You cannot expect a system to fight crime when its highest command is entangled in dealings linked to those very networks.
That is why we say SAPS is compromised.
Because what we are witnessing is not an isolated incident it explains the lived reality of our people.
Our communities are flooded with drugs. Nyaupe is destroying a generation in the townships.
Gang violence has become normal.
Victims of gender-based violence continue to wait for justice that never comes.
At the same time, those entrusted with protecting society are now linked to corruption and criminal networks.
So what must South Africans conclude? That the system meant to protect them has been captured.

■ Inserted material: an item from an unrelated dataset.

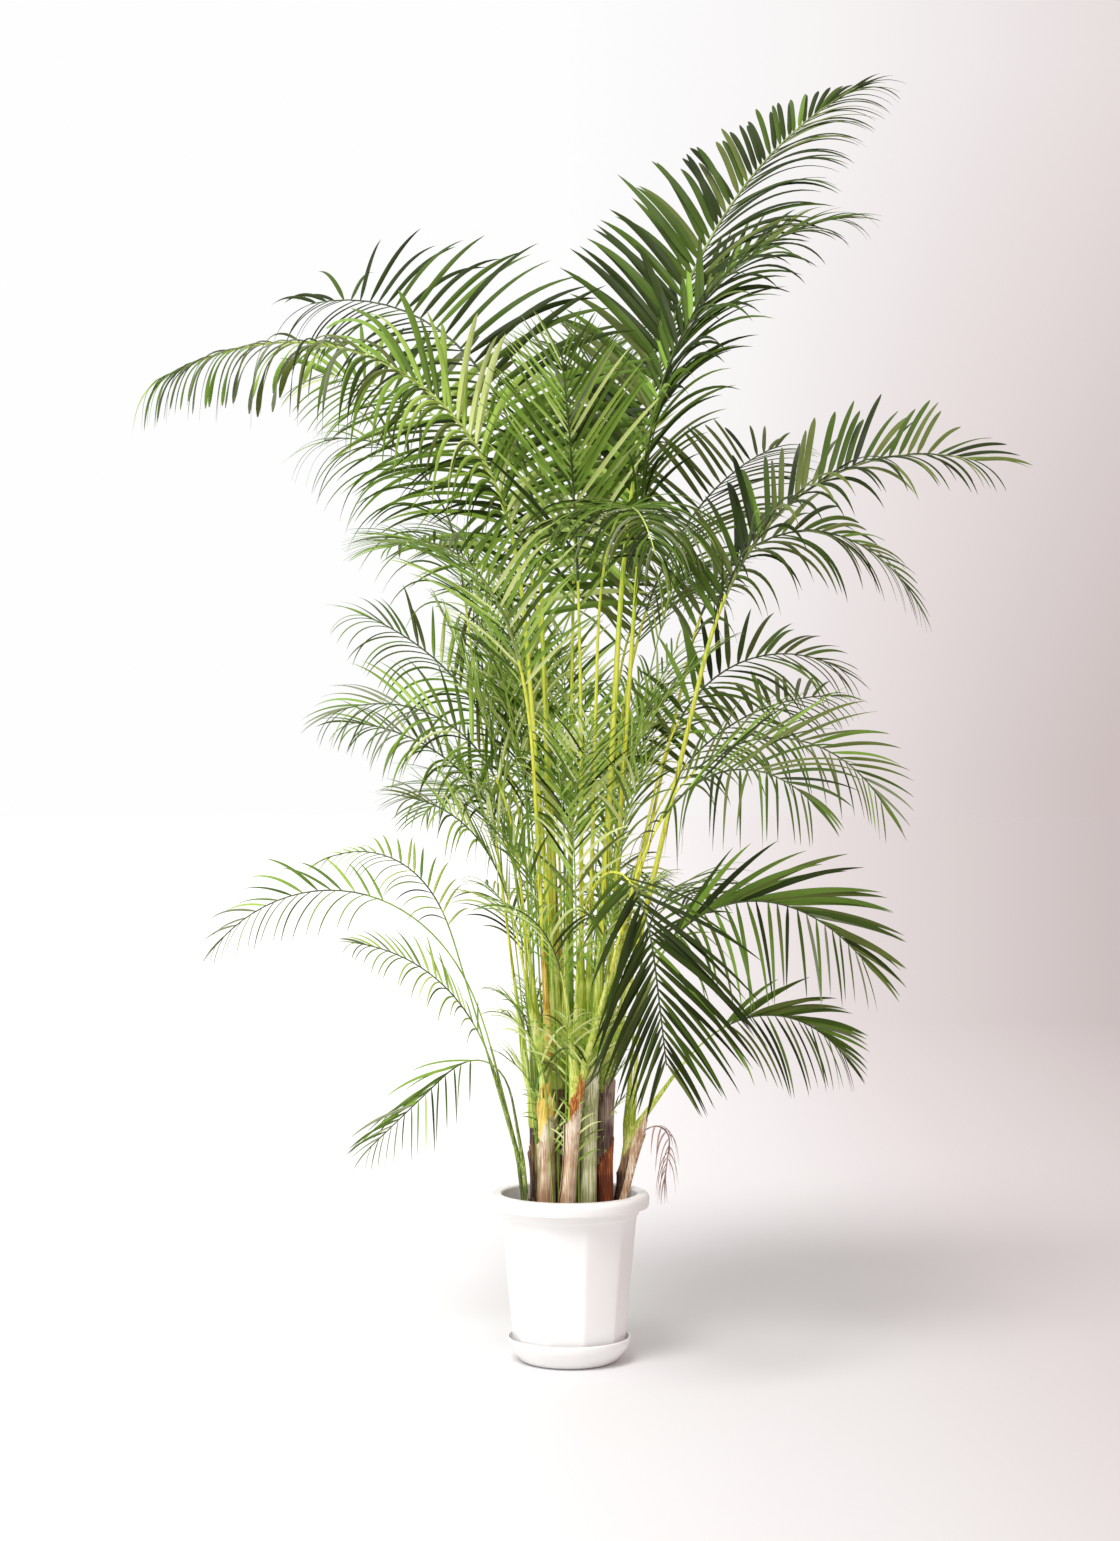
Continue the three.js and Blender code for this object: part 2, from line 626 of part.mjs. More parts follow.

This capture is not abstract it is happening under the political leadership of President Cyril Ramaphosa and the ANC. The ANC cannot distance itself from this. It is unfolding under their watch, within institutions they lead and control.
The ANC has become an enabler of this decay.
At the same time, government must begin to take responsibility for how it prioritises resources. While commissions are established and funded to probe political interference within the criminal justice system, communities are still waiting for basic answers.
Young people remain unemployed.
Villages still face water shortages.
Access to education remains unequal.
The same urgency, energy, and resources directed towards commissions like the Madlanga process must also be directed towards fixing these lived crises and more importantly, towards cleaning up the security cluster itself.
We further state, without hesitation, that any form of intimidation against whistleblowers must be condemned particularly against Lieutenant General Nhlanhla Mkhwanazi, who has brought some of these issues into the public domain.
Those who speak out must be protected, not intimidated by some leaders who lead organisations that are not growing, “fiefdoms”.
The Mayibuye Youth Movement is clear to say that all those implicated whether the President, the Minister, the National Commissioner, or anyone else must face the full might of the law.